Stated goal :: The records below are to be quoted in full; please keep every word exact.

Provided information ::

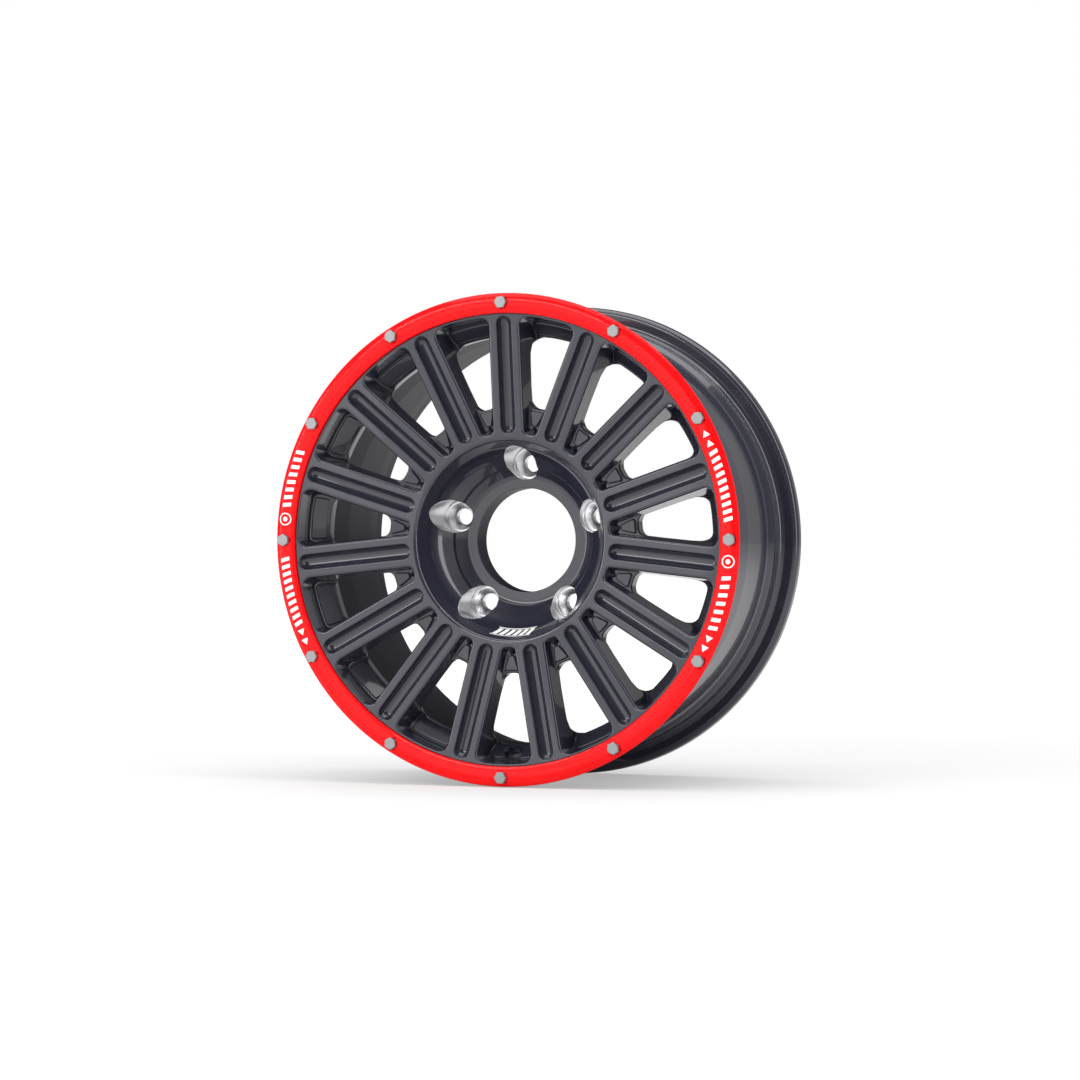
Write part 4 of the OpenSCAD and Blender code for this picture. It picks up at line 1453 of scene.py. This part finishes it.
def per_size(size_mm):
    """Scale of a pattern, in repeats per metre, from the size of one repeat in millimetres."""
    return 1000.0 / size_mm


def mottled(tree, rgba, pattern, low, high, start=0.0, end=1.0):
    """A colour times factors from low to high, made from a pattern's values from start to end."""
    factor = add_node(
        tree, "ShaderNodeMapRange", None, Value=pattern, From_Min=start, From_Max=end, To_Min=low, To_Max=high
    )
    product = add_node(
        tree, "ShaderNodeMix", {"data_type": "RGBA", "blend_type": "MULTIPLY"}, Factor=1.0, i6=rgba,
        i7=factor.outputs[0]
    )
    return product.outputs[2]


def sprayed(name, rgba, roughness, specular, coat, coat_roughness, tone):
    """A sprayed and stoved finish under clear lacquer.

    The colour drifts by a few per cent over 30 mm, as film thickness does. Orange peel, in waves of about
    3 mm and 0.001 mm high, is too fine to bend a reflection at this size. It is drawn as lacquer that is
    slightly duller in patches 12 mm wide.
    """
    material, tree = new_material(name)
    place = add_node(tree, "ShaderNodeTexCoord").outputs["Object"]
    drift = add_node(tree, "ShaderNodeTexNoise", None, Vector=place, Scale=per_size(30), Detail=2.0)
    peel = add_node(
        tree, "ShaderNodeTexNoise", None, Vector=place, Scale=per_size(12), Detail=1.0, Roughness=0.4
    )
    dull = add_node(
        tree, "ShaderNodeMapRange", None, Value=peel.outputs["Fac"], From_Min=0.3, From_Max=0.7,
        To_Min=coat_roughness, To_Max=1.6 * coat_roughness
    )
    shader = add_node(
        tree, "ShaderNodeBsdfPrincipled", None, Metallic=0.0, Roughness=roughness, IOR=1.5,
        Base_Color=mottled(tree, rgba, drift.outputs["Fac"], 1 - tone, 1 + tone, 0.3, 0.7),
        Specular_IOR_Level=specular, Coat_Weight=coat, Coat_Roughness=dull.outputs[0]
    )
    add_node(tree, "ShaderNodeOutputMaterial", None, Surface=shader.outputs[0])
    return material


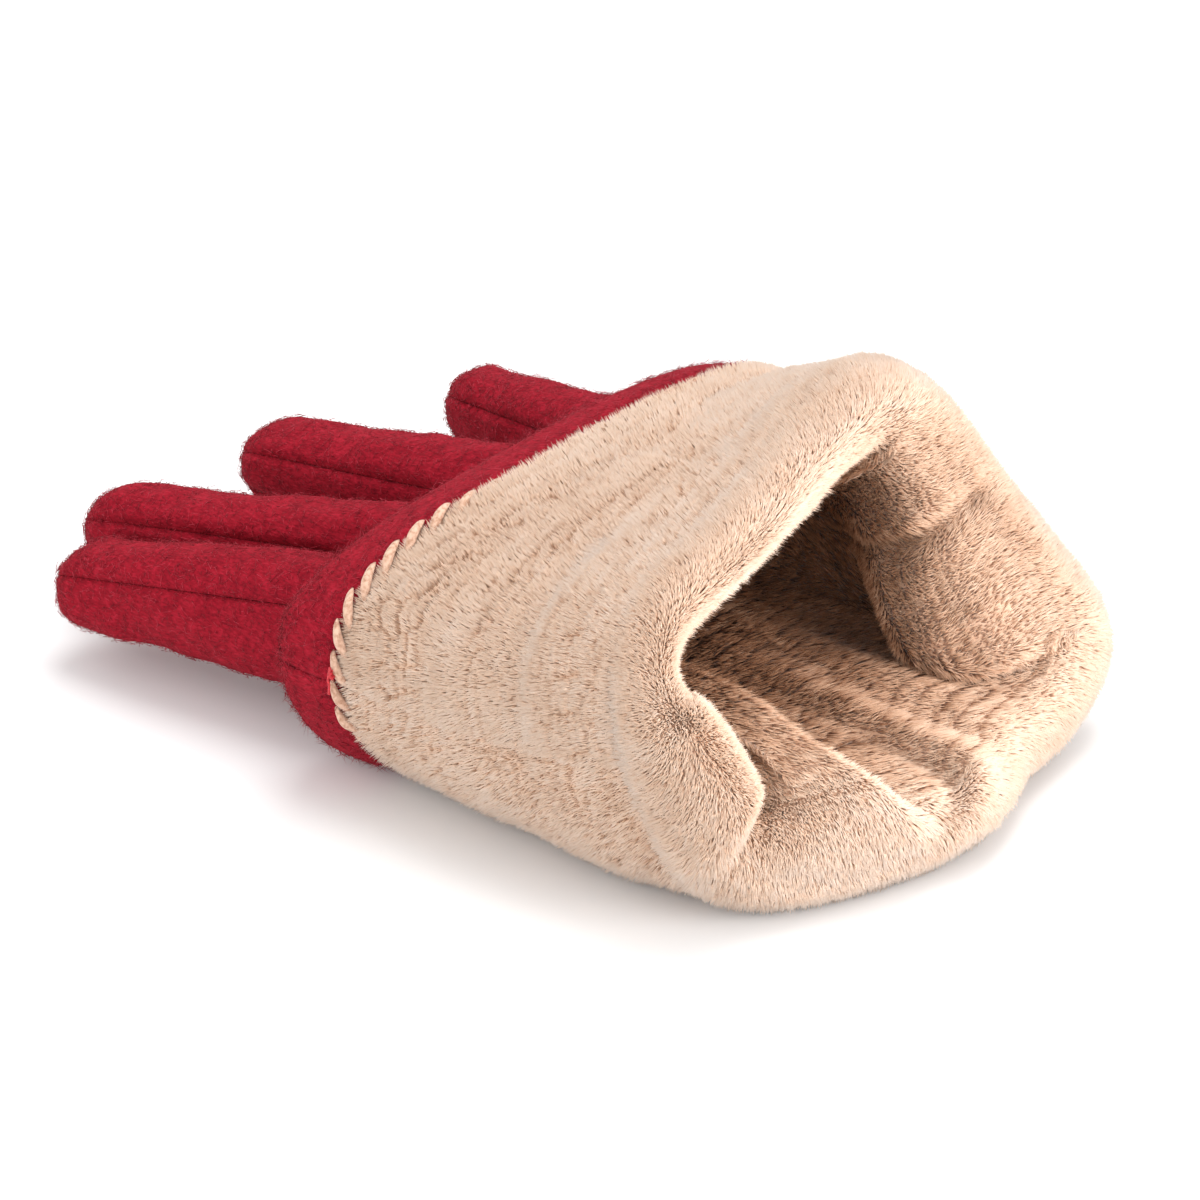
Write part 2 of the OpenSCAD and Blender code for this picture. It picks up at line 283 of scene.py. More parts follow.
def new_material(name):
    """An empty material with its output and one Principled shader."""
    m = bpy.data.materials.new(name)
    m.use_nodes = True
    return m, m.node_tree, m.node_tree.nodes["Principled BSDF"]


def color_ramp(tree, source, stops):
    """A colour ramp node with (place, hex) stops."""
    n = node(tree, "ShaderNodeValToRGB", {"Fac": source})
    ramp_of = n.color_ramp
    while len(ramp_of.elements) < len(stops):
        ramp_of.elements.new(0.5)
    for element, (place, code) in zip(ramp_of.elements, stops):
        element.position, element.color = place, linear(code)
    return n.outputs["Color"]


# Plush fleece: fine polyester pile, pale and silky at the tips; its tone carries painted shade at the roots,
# in the cracks and deep in the hand, and a painted highlight on the flap.
plush_fleece, tree, shader = new_material("plush fleece")
where = node(tree, "ShaderNodeTexCoord").outputs["Object"]
tone = node(tree, "ShaderNodeAttribute", attribute_name="tone").outputs["Fac"]
patches = node(tree, "ShaderNodeTexNoise", {"Vector": where}, Scale=160.0, Detail=3.0).outputs["Fac"]
mixed = node(tree, "ShaderNodeMath", {0: tone}, operation="ADD")
shift = node(tree, "ShaderNodeMath", {0: patches}, operation="MULTIPLY_ADD")
shift.inputs[1].default_value, shift.inputs[2].default_value = 0.24, -0.12
tree.links.new(shift.outputs[0], mixed.inputs[1])
# Painted shade and highlight: the dark stops of this ramp give the painted shade, the palest the tips and the
# painted highlight.
root_to_tip_and_painted_shade = [(0.0, "#4a2d1c"), (0.22, "#986a4b"), (0.46, "#d6ad8f"), (0.72, "#f3d4bb"), (1.0, "#fde8d8")]
tree.links.new(color_ramp(tree, mixed.outputs[0], root_to_tip_and_painted_shade), shader.inputs["Base Color"])
shader.inputs["Roughness"].default_value = 0.85
shader.inputs["Sheen Weight"].default_value = 0.25
shader.inputs["Sheen Roughness"].default_value = 0.5
shader.inputs["Specular IOR Level"].default_value = 0.2

# Backing of the plush: the same yarn seen end on, grainy, with painted shade deep in the hand.
plush_backing, tree, shader = new_material("plush backing knit")
where = node(tree, "ShaderNodeTexCoord").outputs["Object"]
grains = node(tree, "ShaderNodeTexNoise", {"Vector": where}, Scale=900.0, Detail=4.0).outputs["Fac"]
tone = node(tree, "ShaderNodeAttribute", attribute_name="tone").outputs["Fac"]
mixed = node(tree, "ShaderNodeMath", {0: grains}, operation="MULTIPLY_ADD")
mixed.inputs[1].default_value = 0.4
tree.links.new(tone, mixed.inputs[2])
tree.links.new(color_ramp(tree, mixed.outputs[0], [(0.1, "#6b482f"), (0.5, "#c39a7c"), (0.9, "#efcfb5")]),
               shader.inputs["Base Color"])
bump = node(tree, "ShaderNodeBump", {"Height": grains}, Strength=0.6, Distance=0.0004)
tree.links.new(bump.outputs[0], shader.inputs["Normal"])
shader.inputs["Roughness"].default_value = 0.9
shader.inputs["Sheen Weight"].default_value = 0.2

# Depths of the backing's two skins under the pile face, in mm.
BACKING_DEPTH, BACKING_INSIDE = 1.1, 3.9
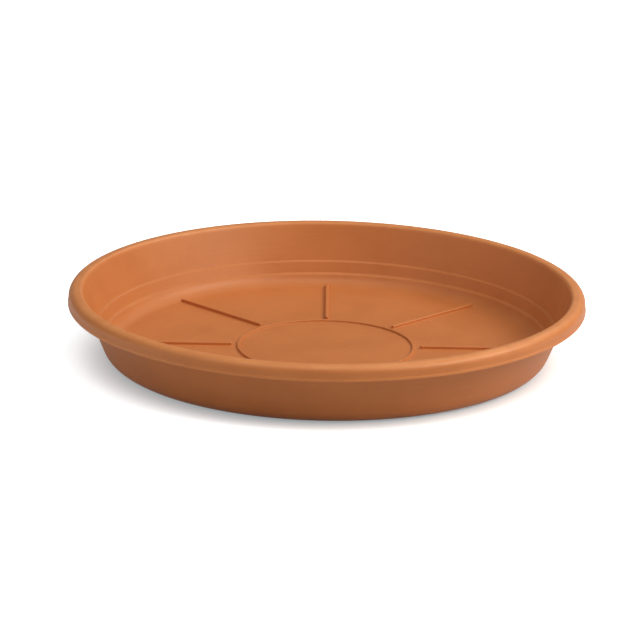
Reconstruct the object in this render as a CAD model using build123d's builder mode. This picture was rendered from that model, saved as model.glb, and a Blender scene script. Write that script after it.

Task solution ::
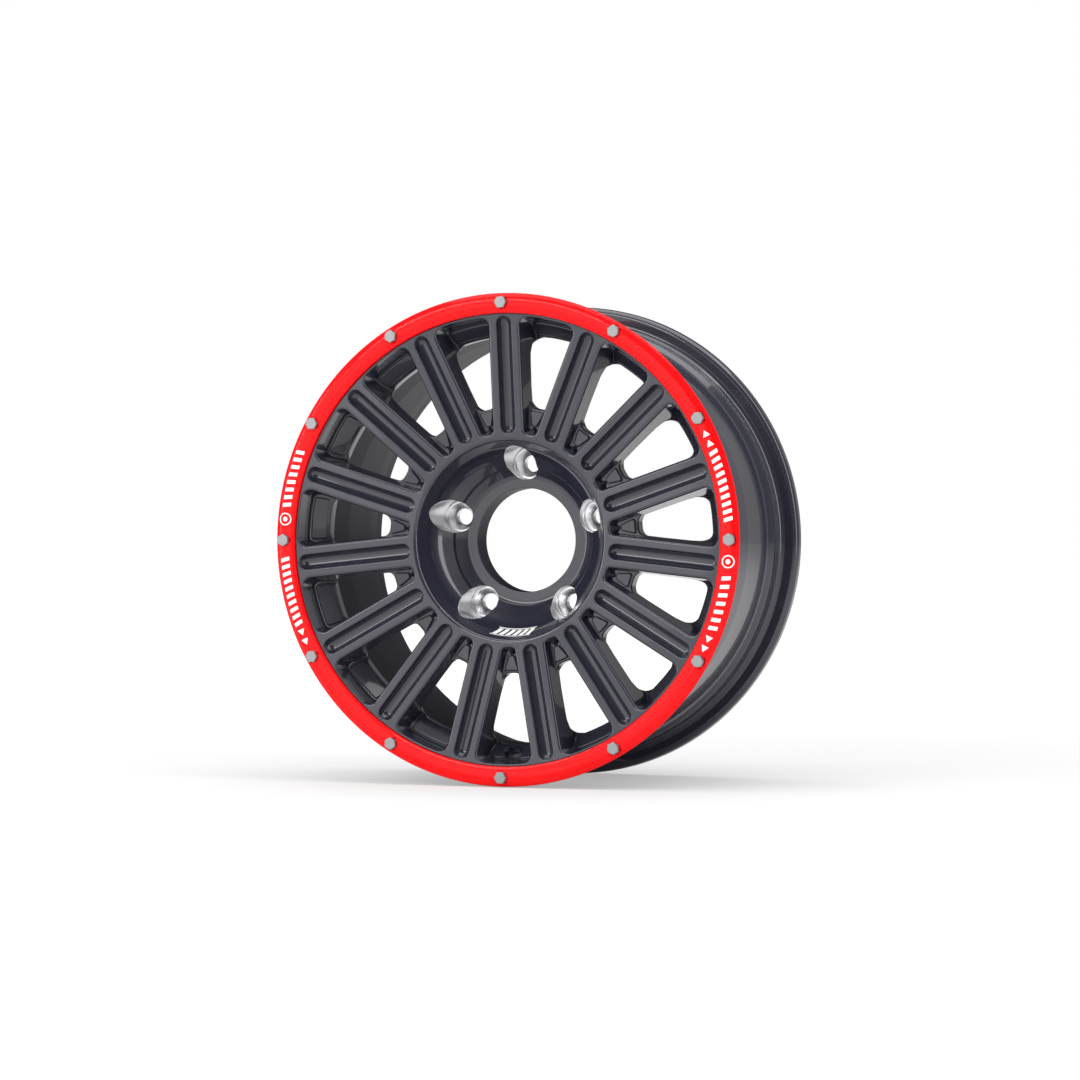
Write part 4 of the OpenSCAD and Blender code for this picture. It picks up at line 1453 of scene.py. This part finishes it.
def per_size(size_mm):
    """Scale of a pattern, in repeats per metre, from the size of one repeat in millimetres."""
    return 1000.0 / size_mm


def mottled(tree, rgba, pattern, low, high, start=0.0, end=1.0):
    """A colour times factors from low to high, made from a pattern's values from start to end."""
    factor = add_node(
        tree, "ShaderNodeMapRange", None, Value=pattern, From_Min=start, From_Max=end, To_Min=low, To_Max=high
    )
    product = add_node(
        tree, "ShaderNodeMix", {"data_type": "RGBA", "blend_type": "MULTIPLY"}, Factor=1.0, i6=rgba,
        i7=factor.outputs[0]
    )
    return product.outputs[2]


def sprayed(name, rgba, roughness, specular, coat, coat_roughness, tone):
    """A sprayed and stoved finish under clear lacquer.

    The colour drifts by a few per cent over 30 mm, as film thickness does. Orange peel, in waves of about
    3 mm and 0.001 mm high, is too fine to bend a reflection at this size. It is drawn as lacquer that is
    slightly duller in patches 12 mm wide.
    """
    material, tree = new_material(name)
    place = add_node(tree, "ShaderNodeTexCoord").outputs["Object"]
    drift = add_node(tree, "ShaderNodeTexNoise", None, Vector=place, Scale=per_size(30), Detail=2.0)
    peel = add_node(
        tree, "ShaderNodeTexNoise", None, Vector=place, Scale=per_size(12), Detail=1.0, Roughness=0.4
    )
    dull = add_node(
        tree, "ShaderNodeMapRange", None, Value=peel.outputs["Fac"], From_Min=0.3, From_Max=0.7,
        To_Min=coat_roughness, To_Max=1.6 * coat_roughness
    )
    shader = add_node(
        tree, "ShaderNodeBsdfPrincipled", None, Metallic=0.0, Roughness=roughness, IOR=1.5,
        Base_Color=mottled(tree, rgba, drift.outputs["Fac"], 1 - tone, 1 + tone, 0.3, 0.7),
        Specular_IOR_Level=specular, Coat_Weight=coat, Coat_Roughness=dull.outputs[0]
    )
    add_node(tree, "ShaderNodeOutputMaterial", None, Surface=shader.outputs[0])
    return material


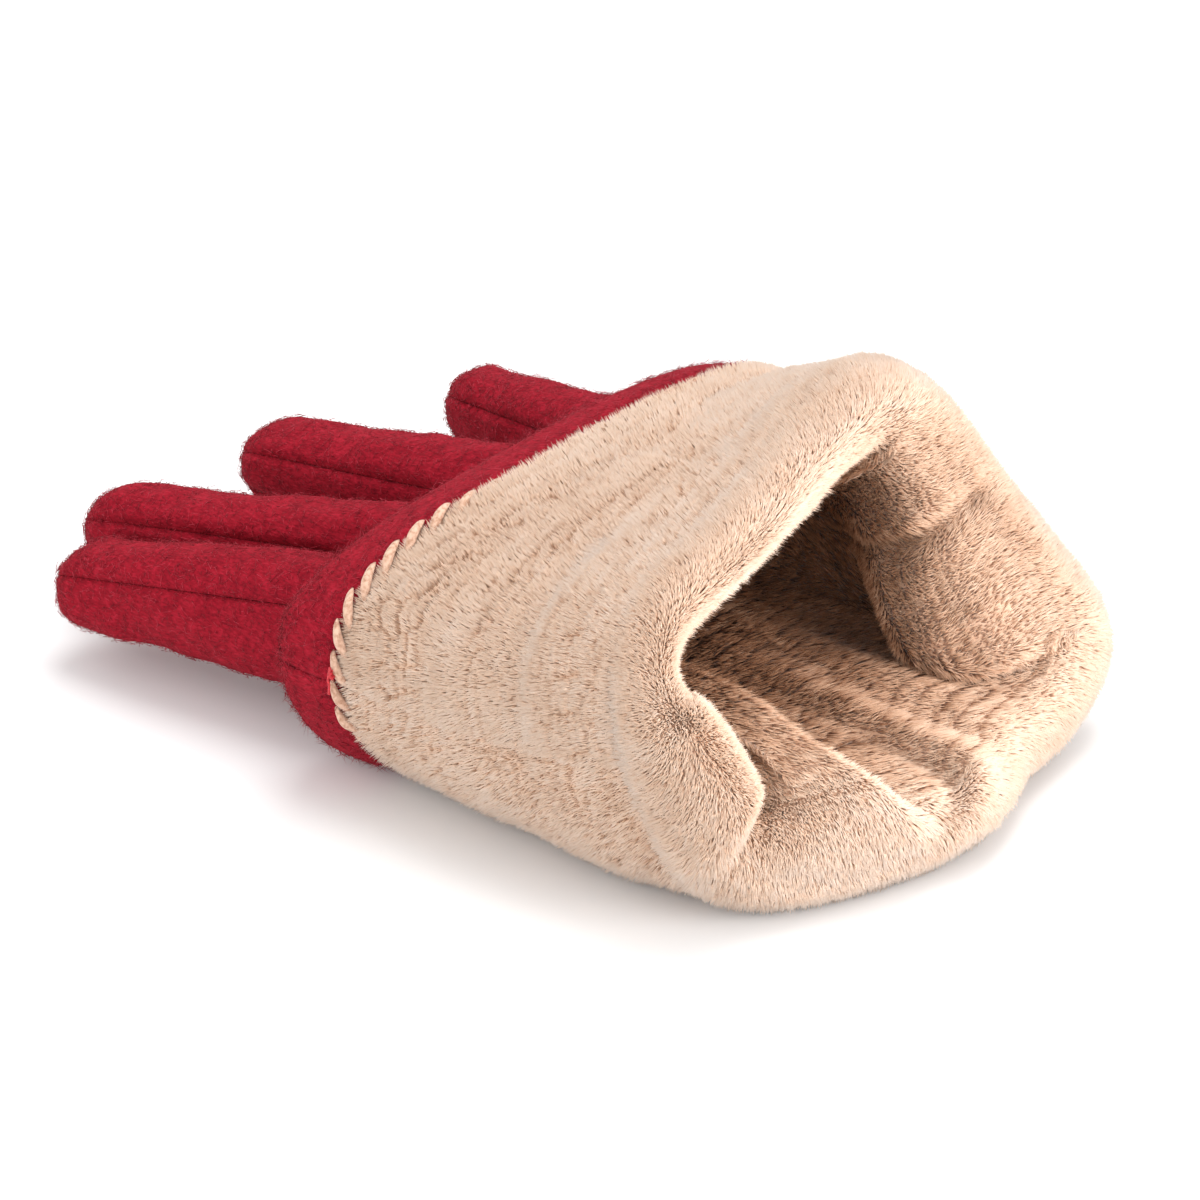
Write part 2 of the OpenSCAD and Blender code for this picture. It picks up at line 283 of scene.py. More parts follow.
def new_material(name):
    """An empty material with its output and one Principled shader."""
    m = bpy.data.materials.new(name)
    m.use_nodes = True
    return m, m.node_tree, m.node_tree.nodes["Principled BSDF"]


def color_ramp(tree, source, stops):
    """A colour ramp node with (place, hex) stops."""
    n = node(tree, "ShaderNodeValToRGB", {"Fac": source})
    ramp_of = n.color_ramp
    while len(ramp_of.elements) < len(stops):
        ramp_of.elements.new(0.5)
    for element, (place, code) in zip(ramp_of.elements, stops):
        element.position, element.color = place, linear(code)
    return n.outputs["Color"]


# Plush fleece: fine polyester pile, pale and silky at the tips; its tone carries painted shade at the roots,
# in the cracks and deep in the hand, and a painted highlight on the flap.
plush_fleece, tree, shader = new_material("plush fleece")
where = node(tree, "ShaderNodeTexCoord").outputs["Object"]
tone = node(tree, "ShaderNodeAttribute", attribute_name="tone").outputs["Fac"]
patches = node(tree, "ShaderNodeTexNoise", {"Vector": where}, Scale=160.0, Detail=3.0).outputs["Fac"]
mixed = node(tree, "ShaderNodeMath", {0: tone}, operation="ADD")
shift = node(tree, "ShaderNodeMath", {0: patches}, operation="MULTIPLY_ADD")
shift.inputs[1].default_value, shift.inputs[2].default_value = 0.24, -0.12
tree.links.new(shift.outputs[0], mixed.inputs[1])
# Painted shade and highlight: the dark stops of this ramp give the painted shade, the palest the tips and the
# painted highlight.
root_to_tip_and_painted_shade = [(0.0, "#4a2d1c"), (0.22, "#986a4b"), (0.46, "#d6ad8f"), (0.72, "#f3d4bb"), (1.0, "#fde8d8")]
tree.links.new(color_ramp(tree, mixed.outputs[0], root_to_tip_and_painted_shade), shader.inputs["Base Color"])
shader.inputs["Roughness"].default_value = 0.85
shader.inputs["Sheen Weight"].default_value = 0.25
shader.inputs["Sheen Roughness"].default_value = 0.5
shader.inputs["Specular IOR Level"].default_value = 0.2

# Backing of the plush: the same yarn seen end on, grainy, with painted shade deep in the hand.
plush_backing, tree, shader = new_material("plush backing knit")
where = node(tree, "ShaderNodeTexCoord").outputs["Object"]
grains = node(tree, "ShaderNodeTexNoise", {"Vector": where}, Scale=900.0, Detail=4.0).outputs["Fac"]
tone = node(tree, "ShaderNodeAttribute", attribute_name="tone").outputs["Fac"]
mixed = node(tree, "ShaderNodeMath", {0: grains}, operation="MULTIPLY_ADD")
mixed.inputs[1].default_value = 0.4
tree.links.new(tone, mixed.inputs[2])
tree.links.new(color_ramp(tree, mixed.outputs[0], [(0.1, "#6b482f"), (0.5, "#c39a7c"), (0.9, "#efcfb5")]),
               shader.inputs["Base Color"])
bump = node(tree, "ShaderNodeBump", {"Height": grains}, Strength=0.6, Distance=0.0004)
tree.links.new(bump.outputs[0], shader.inputs["Normal"])
shader.inputs["Roughness"].default_value = 0.9
shader.inputs["Sheen Weight"].default_value = 0.2

# Depths of the backing's two skins under the pile face, in mm.
BACKING_DEPTH, BACKING_INSIDE = 1.1, 3.9
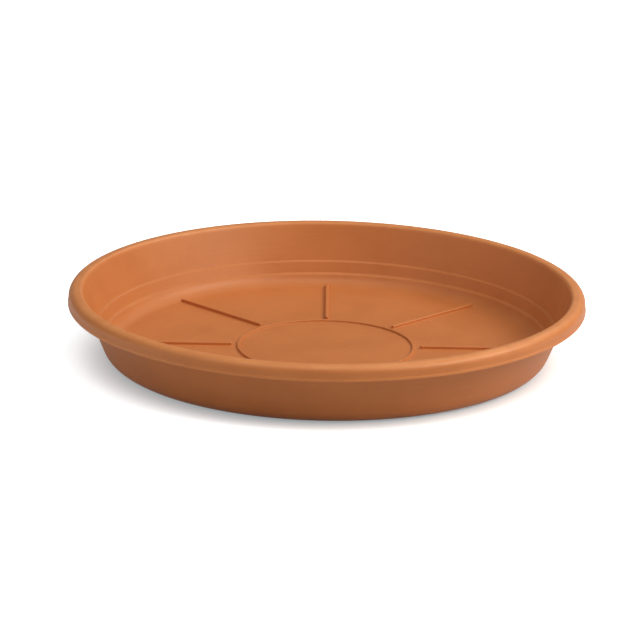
Reconstruct the object in this render as a CAD model using build123d's builder mode. This picture was rendered from that model, saved as model.glb, and a Blender scene script. Write that script after it.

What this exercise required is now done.